De nombreux avis d’appel public à la concurrence récemment publiés attestent que la prégnance du code des marchés publics est encore forte. Il n’est pas rare de le voir encore visé dans certains avis d’appel public à la concurrence publiés au Boamp. Il se pourrait, en premier lieu, que la réforme n’ait pas été très bien réceptionnée par les acteurs locaux. Ainsi les ordonnances seraient-elles considérées comme de simples amendements apportés au code sans pour autant avoir eu pour effet de l’abroger. Mais l’explication pourrait aussi être « psychologique ». En effet, l’habitude de faire usage du code des marchés publics a pu nouer une relation presque « affective » à l’égard de ce dernier, si bien que certains acheteurs publics peinent à s’en détacher (éléments recueillis à partir de cas concrets traités par Me Lapuelle, avocat au barreau de Toulouse). Ainsi, un an après la réforme, une forme de sacralisation du code des marchés publics par les acteurs locaux l’emporterait encore sur les textes l’ayant pourtant abrogé.

Quant aux contrats de concession, ils suscitent de nombreuses interrogations, source d’insécurité juridique. Il en va, par exemple, de la prolongation des contrats en cours d’exécution. En effet, l’abrogation de l’article L. 1411-2 du code général des collectivités territoriales permettant de prolonger une convention de délégation de service public pour un motif d’intérêt général ou bien en cas d’investissements nouveaux inquiète les praticiens.
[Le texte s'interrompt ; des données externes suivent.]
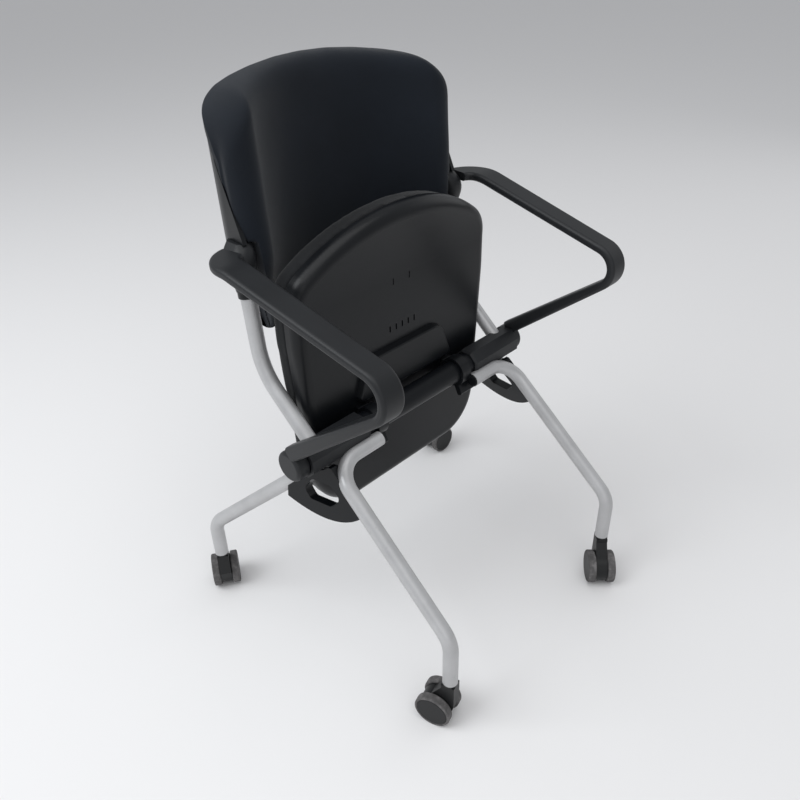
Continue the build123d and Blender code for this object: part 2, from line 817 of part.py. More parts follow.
def seat_slice(low, high, inset):
    """A layer of the seat between two offsets, trimmed to the seat's outline."""
    front_depth = seat_parting_y - seat_shell_depth - 60
    back_depth = seat_parting_y + cushion_thickness + 20
    with BuildPart() as piece:
        add(seat_layer(low, high))
        add(seat_outline(inset, front_depth, back_depth), mode=Mode.INTERSECT)
    return piece.part


def rim_edges(part, towards_y):
    """The edges round the broad side of a seat layer that faces -Y or +Y."""
    broad = part.faces().filter_by(lambda face: face.normal_at().Y * towards_y > 0.85)
    edges = [edge for face in broad for edge in face.edges()]
    return ShapeList(edge for edge in edges if edges.count(edge) == 1)


seat_underside_y = seat_parting_y - seat_shell_depth
cavity_floor_y = seat_underside_y + seat_shell_wall
hinge_outer_radius = bar_radius + hinge_clearance + hinge_wall
hinge_middle_x = (hinge_inner_x + hinge_outer_x) / 2
hinge_screw_z = bar_z - hinge_foot_drop + 9
hinge_screw_spread = 12.0
hinge_screw_xs = [
    side * (hinge_middle_x + offset)
    for side in (1, -1)
    for offset in (-hinge_screw_spread, hinge_screw_spread)
]
hinge_flange_height = 18.0
hinge_flange_thickness = 6.0
boss_radius = 5.5
rib_thickness = 2.5
rib_xs = (-150, -75, 75, 150)
rib_zs = (300, 440, 570, 640)

with BuildPart() as seat_shell:
    add(seat_slice(-seat_shell_depth, 0, 0))
    fillet(rim_edges(seat_shell.part, -1), seat_shell_round)
    cavity = seat_slice(seat_shell_wall - seat_shell_depth, 2, seat_shell_wall)
    cavity = cavity.fillet(seat_shell_round - seat_shell_wall, rim_edges(cavity, -1))
    add(cavity, mode=Mode.SUBTRACT)
    # ribs and screw bosses that carry the seat board
    with BuildPart(mode=Mode.PRIVATE) as web:
        with BuildSketch(Plane.XZ.offset(-seat_underside_y - 1)):
            with Locations(*[(x, (seat_top_z + seat_bottom_z) / 2) for x in rib_xs]):
                Rectangle(rib_thickness, seat_top_z - seat_bottom_z)
            with Locations(*[(0, z) for z in rib_zs]):
                Rectangle(2 * seat_half_width, rib_thickness)
            with Locations(*[(x, hinge_screw_z) for x in hinge_screw_xs]):
                Circle(boss_radius)
        extrude(amount=-seat_shell_depth)
    ribs = seat_slice(seat_shell_wall / 2 - seat_shell_depth, -seat_board_thickness, seat_shell_wall / 2)
    ribs = ribs.fillet(seat_shell_round - seat_shell_wall / 2, rim_edges(ribs, -1))
    add(ribs.intersect(web.part))
    # the row of vent slots and the two shallow marks above it
    with BuildSketch(Plane.XZ.offset(-seat_underside_y + 5)):
        with GridLocations(slot_pitch, 1, slot_count, 1):
            with Locations((0, slot_z)):
                SlotOverall(slot_length, slot_width, rotation=90)
    extrude(amount=-5 - seat_shell_wall - 1, mode=Mode.SUBTRACT)
    with BuildSketch(Plane.XZ.offset(-seat_underside_y + 5)):
        with Locations((-dimple_x, dimple_z), (dimple_x, dimple_z)):
            SlotOverall(slot_length, slot_width, rotation=90)
    extrude(amount=-5 - dimple_depth, mode=Mode.SUBTRACT)
    with BuildSketch(Plane.XZ.offset(-seat_underside_y + 5)):
        with Locations(*[(x, hinge_screw_z) for x in hinge_screw_xs]):
            Circle(screw_radius)
    extrude(amount=-19, mode=Mode.SUBTRACT)
save(seat_shell.part, "seat_shell")

with BuildPart() as seat_board:
    add(seat_slice(layer_gap - seat_board_thickness, 0, seat_shell_wall + layer_gap))
save(seat_board.part, "seat_board")

with BuildPart() as seat_cushion:
    add(seat_slice(layer_gap, cushion_thickness, 1))
    fillet(rim_edges(seat_cushion.part, 1), cushion_round)
save(seat_cushion.part, "seat_cushion")

with BuildPart() as seat_cover:
    with BuildSketch(Plane.XZ.offset(-seat_underside_y + 0.1)) as panel:
        with BuildLine():
            Polyline(
                (-cover_bottom_half_width, cover_bottom_z),
                (-cover_top_half_width, cover_top_z),
                (cover_top_half_width, cover_top_z),
                (cover_bottom_half_width, cover_bottom_z),
                close=True,
            )
        make_face()
        fillet(panel.vertices().group_by(Axis.Y)[-1], cover_corner_radius)
        fillet(panel.vertices().group_by(Axis.Y)[0], 9)
    extrude(amount=cover_height, taper=15)
    fillet(seat_cover.faces().sort_by(Axis.Y)[0].edges(), 3)
save(seat_cover.part, "seat_cover")

# ================================================================ seat hinge
hinge_start = bar_plane.offset(hinge_inner_x)
hinge_seat_gap = seat_underside_y - 0.1 - bar_y
tail_gap = 0.5
tail_turn = degrees(asin((tube_radius + hinge_tail_thickness / 2 + tail_gap) / stub_distance))
tail_angle = stub_angle + tail_turn
tail_middle = bar_radius + 2 + hinge_tail_length / 2
groove_margin = degrees(asin((stop_pin_radius + stop_pin_gap) / bar_radius))
stop_angle = 90.0
groove_start = stop_angle - seat_travel - groove_margin
groove_arc = seat_travel + 2 * groove_margin
groove_depth = stop_pin_height + stop_pin_gap

with BuildPart() as hinge:
    with BuildSketch(hinge_start):
        Circle(hinge_outer_radius)
        with BuildLine():
            Polyline(
                (0, 0),
                (hinge_outer_radius - 5, 17),
                (hinge_seat_gap, 17),
                (hinge_seat_gap, -hinge_foot_drop),
                (hinge_seat_gap - hinge_flange_thickness, -hinge_foot_drop),
                (hinge_seat_gap - hinge_flange_thickness, hinge_flange_height - hinge_foot_drop),
                (hinge_outer_radius - 8, -15),
                close=True,
            )
        make_face()
    extrude(amount=hinge_outer_x - hinge_inner_x)
    with BuildSketch(Plane.XZ.offset(-seat_underside_y + 0.1)):
        with Locations((hinge_middle_x, hinge_screw_z)):
            RectangleRounded(2 * hinge_screw_spread + 2 * hinge_foot_margin, hinge_flange_height, 6)
    extrude(amount=hinge_flange_thickness)
    with BuildSketch(hinge_start):
        with Locations(
            Location(
                (tail_middle * cos(radians(tail_angle)), tail_middle * sin(radians(tail_angle))), tail_angle
            )
        ):
            RectangleRounded(hinge_tail_length, hinge_tail_thickness, 3)
    extrude(amount=hinge_outer_x - hinge_inner_x + hinge_tail_reach)
    with BuildSketch(hinge_start):
        Circle(bar_radius + hinge_clearance)
    extrude(amount=hinge_outer_x - hinge_inner_x, mode=Mode.SUBTRACT)
    with BuildSketch(
        Plane(
            origin=(hinge_middle_x, bar_y, bar_z),
            x_dir=(1, 0, 0),
            z_dir=(0, -sin(radians(groove_start)), cos(radians(groove_start))),
        )
    ):
        with Locations((0, bar_radius + groove_depth / 2)):
            Rectangle(2 * (stop_pin_radius + stop_pin_gap), groove_depth)
    revolve(
        axis=Axis((hinge_middle_x, bar_y, bar_z), (1, 0, 0)),
        revolution_arc=groove_arc,
        mode=Mode.SUBTRACT,
    )
    with BuildSketch(Plane.XZ.offset(-seat_underside_y)):
        with Locations(*[(hinge_middle_x + dx, hinge_screw_z) for dx in (-hinge_screw_spread, hinge_screw_spread)]):
            Circle(screw_radius + cut_clearance / 2)
    extrude(amount=20, mode=Mode.SUBTRACT)
save_pair(hinge.part, "seat_hinge")

hinge_screws = []
for x in hinge_screw_xs:
    head_y = seat_underside_y - 0.1 - hinge_flange_thickness
    head_plane = Plane(origin=(x, head_y, hinge_screw_z), x_dir=(1, 0, 0), z_dir=(0, 1, 0))
    hinge_screws += screw(head_plane, 18).solids()
save(Compound(children=hinge_screws), "seat_hinge_screws")

# ================================================================ casters
wheel_radius = wheel_diameter / 2
stem_radius = stem_diameter / 2
axle_radius = axle_diameter / 2
hood_top = leg_end_height - socket_flange - hood_top_gap
stem_depth = 20.0
hub_radius = wheel_radius - tread_depth
axle_length = hood_width + 2 * wheel_gap + 2 * (wheel_width - 3)


def wheel_pieces(axle_plane, side):
    """The hub disc and the tread of one wheel; side is +1 or -1 along the axle."""
    inner = axle_plane.offset(side * (hood_width / 2 + wheel_gap))
    with BuildPart() as hub:
        with BuildSketch(inner):
            Circle(hub_radius)
        extrude(amount=side * wheel_width)
        outer_face = hub.faces().sort_by(Axis(axle_plane.origin, axle_plane.z_dir * side))[-1]
        fillet(outer_face.edges(), 2)
        with BuildSketch(inner):
            Circle(axle_radius + running_clearance)
        extrude(amount=side * (wheel_width - 2.5), mode=Mode.SUBTRACT)
    with BuildPart() as tread:
        with BuildSketch(inner):
            Circle(wheel_radius)
        extrude(amount=side * wheel_width)
        fillet(tread.faces().filter_by(GeomType.PLANE).edges(), 2.5)
        with BuildSketch(inner):
            Circle(hub_radius)
        extrude(amount=side * wheel_width, mode=Mode.SUBTRACT)
    return hub.part, tread.part


def caster(corner, stem, heading):
    """One twin-wheel caster under a leg, its wheels trailing towards the heading."""
    along = Vector(cos(radians(heading)), sin(radians(heading)), 0)
    across = Vector(-along.Y, along.X, 0)
    axle_centre = Vector(*stem, wheel_radius) + along * caster_trail
    axle_plane = Plane(origin=axle_centre, x_dir=along, z_dir=across * -1)
    stem_plane = Plane(origin=(*stem, hood_top - stem_depth), z_dir=(0, 0, 1))

    with BuildPart() as stem_pin:
        with BuildSketch(stem_plane):
            Circle(stem_radius)
        extrude(amount=stem_depth + hood_top_gap + stem_length)
        fillet(stem_pin.faces().sort_by(Axis.Z)[-1].edges(), 1.5)
    save(stem_pin.part, f"caster_{corner}_stem")

    neck_top = hood_top - wheel_radius
    with BuildPart() as hood:
        with BuildSketch(axle_plane.offset(-hood_width / 2)) as side_view:
            Circle(hood_radius)
            with BuildLine():
                Polyline(
                    (-caster_trail - tube_radius + 1, neck_top),
                    (-caster_trail + tube_radius - 1, neck_top),
                    (-caster_trail + tube_radius - 1, neck_top - 8),
                    (8, 24.5),
                    (0, 0),
                    (-hood_radius + 1, -6),
                    (-caster_trail - tube_radius + 1, 14),
                    close=True,
                )
            make_face()
        extrude(amount=hood_width)
        with BuildSketch(stem_plane):
            Circle(stem_radius)
        extrude(amount=stem_depth, mode=Mode.SUBTRACT)
        with BuildSketch(axle_plane.offset(-hood_width / 2)):
            Circle(axle_radius)
        extrude(amount=hood_width, mode=Mode.SUBTRACT)
    save(hood.part, f"caster_{corner}_hood")

    with BuildPart() as axle:
        with BuildSketch(axle_plane.offset(-axle_length / 2)):
            Circle(axle_radius)
        extrude(amount=axle_length)
    save(axle.part, f"caster_{corner}_axle")

    for side, name in ((1, "a"), (-1, "b")):
        hub, tread = wheel_pieces(axle_plane, side)
        save(hub, f"caster_{corner}_hub_{name}")
        save(tread, f"caster_{corner}_tread_{name}")


stems = {
    "front_left": front_stem,
    "front_right": (-front_stem[0], front_stem[1]),
    "rear_left": rear_stem,
    "rear_right": (-rear_stem[0], rear_stem[1]),
}
sockets = []
for corner, stem in stems.items():
    caster(corner, stem, caster_headings[corner])
    with BuildPart() as socket:
        with BuildSketch(Plane.XY.offset(leg_end_height - socket_flange)):
            with Locations(stem):
                Circle(tube_radius)
        extrude(amount=socket_flange)
        with BuildSketch(Plane.XY.offset(leg_end_height)):
            with Locations(stem):
                Circle(tube_bore - running_clearance)
        extrude(amount=stem_length + 4)
        with BuildSketch(Plane.XY.offset(leg_end_height - socket_flange)):
            with Locations(stem):
                Circle(stem_radius + running_clearance)
        extrude(amount=stem_length + socket_flange + 1, mode=Mode.SUBTRACT)
    sockets += socket.part.solids()
save(Compound(children=sockets), "caster_sockets")
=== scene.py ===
"""Dresses the nesting chair: painted tubes, moulded plastic, foam cushions in cloth and worn casters.

Metres. +Z is up, the chair faces -Y and +X is the sitter's left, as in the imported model.
"""

import math

import bmesh
import bpy
import numpy as np
from mathutils import Matrix, Vector
from mathutils.bvhtree import BVHTree


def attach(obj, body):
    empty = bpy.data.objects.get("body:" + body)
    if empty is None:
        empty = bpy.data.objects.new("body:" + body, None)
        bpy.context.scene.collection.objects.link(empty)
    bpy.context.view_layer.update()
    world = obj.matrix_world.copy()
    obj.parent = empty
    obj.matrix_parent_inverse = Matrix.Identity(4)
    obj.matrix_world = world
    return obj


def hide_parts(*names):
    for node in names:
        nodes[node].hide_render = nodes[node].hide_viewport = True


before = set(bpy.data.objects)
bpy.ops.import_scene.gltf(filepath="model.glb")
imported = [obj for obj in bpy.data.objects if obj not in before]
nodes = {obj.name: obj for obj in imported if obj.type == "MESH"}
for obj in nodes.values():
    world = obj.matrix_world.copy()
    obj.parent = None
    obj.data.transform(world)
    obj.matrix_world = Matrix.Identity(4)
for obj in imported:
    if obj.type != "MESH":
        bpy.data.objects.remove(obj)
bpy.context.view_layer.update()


# ------------------------------------------------------------------ shader maths
class Wire:
    """A socket that takes part in sums: each operator adds one Math node."""

    def __init__(self, paint, socket):
        self.paint, self.socket = paint, socket

    def math(self, operation, *values):
        return self.paint.node("ShaderNodeMath", dict(operation=operation), dict(enumerate(values)))

    def __add__(self, other):
        return self.math("ADD", self, other)

    def __radd__(self, other):
        return self.math("ADD", other, self)

    def __mul__(self, other):
        return self.math("MULTIPLY", self, other)

    def sine(self):
        return self.math("SINE", self)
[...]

Obligés de se référer désormais aux dispositions de l’article 55 de l’ordonnance n° 2016-65 du 29 janvier 2016 ainsi qu’à celles de l’article 36 du décret n° 2016-86 du 1er février 2016 portant sur la modification du contrat en cours d’exécution, l’heure est aux questionnements. L’interprétation à leur donner désappointe des praticiens pour lesquels la jurisprudence n’est encore d’aucun secours. Le risque de heurter l’efficacité de la commande publique pourtant si recherchée par la réforme semble avéré à certains égards.

Enfin d’autres zones d’ombres émergent de la réforme et ce notamment de la suppression des montages contractuels complexes au profit de l’unique formule du marché de partenariat. La dite problématique se trouve être d’autant plus visible que des « petits montages » aller-retour utilisés autrefois par les collectivités territoriales sont désormais interdit sans que, compte tenu des montants en jeu, ces dernières puissent recourir au marché de partenariat.

Finalement, la simplification tant attendue générée par la réforme n’apparaît pas entièrement acquise au premier abord. Le contraire eût été surprenant. Toute réforme charrie avec elle une instabilité qui ne se dissipe qu’après ses premières années de jeunesse. Aussi le succès de la réforme de la commande publique réside-t-il autant dans sa réception par les praticiens que dans sa pérennité. Espérons que le futur code de la commande publique projetée pour 2018 saura rassurer les acteurs de la commande publique.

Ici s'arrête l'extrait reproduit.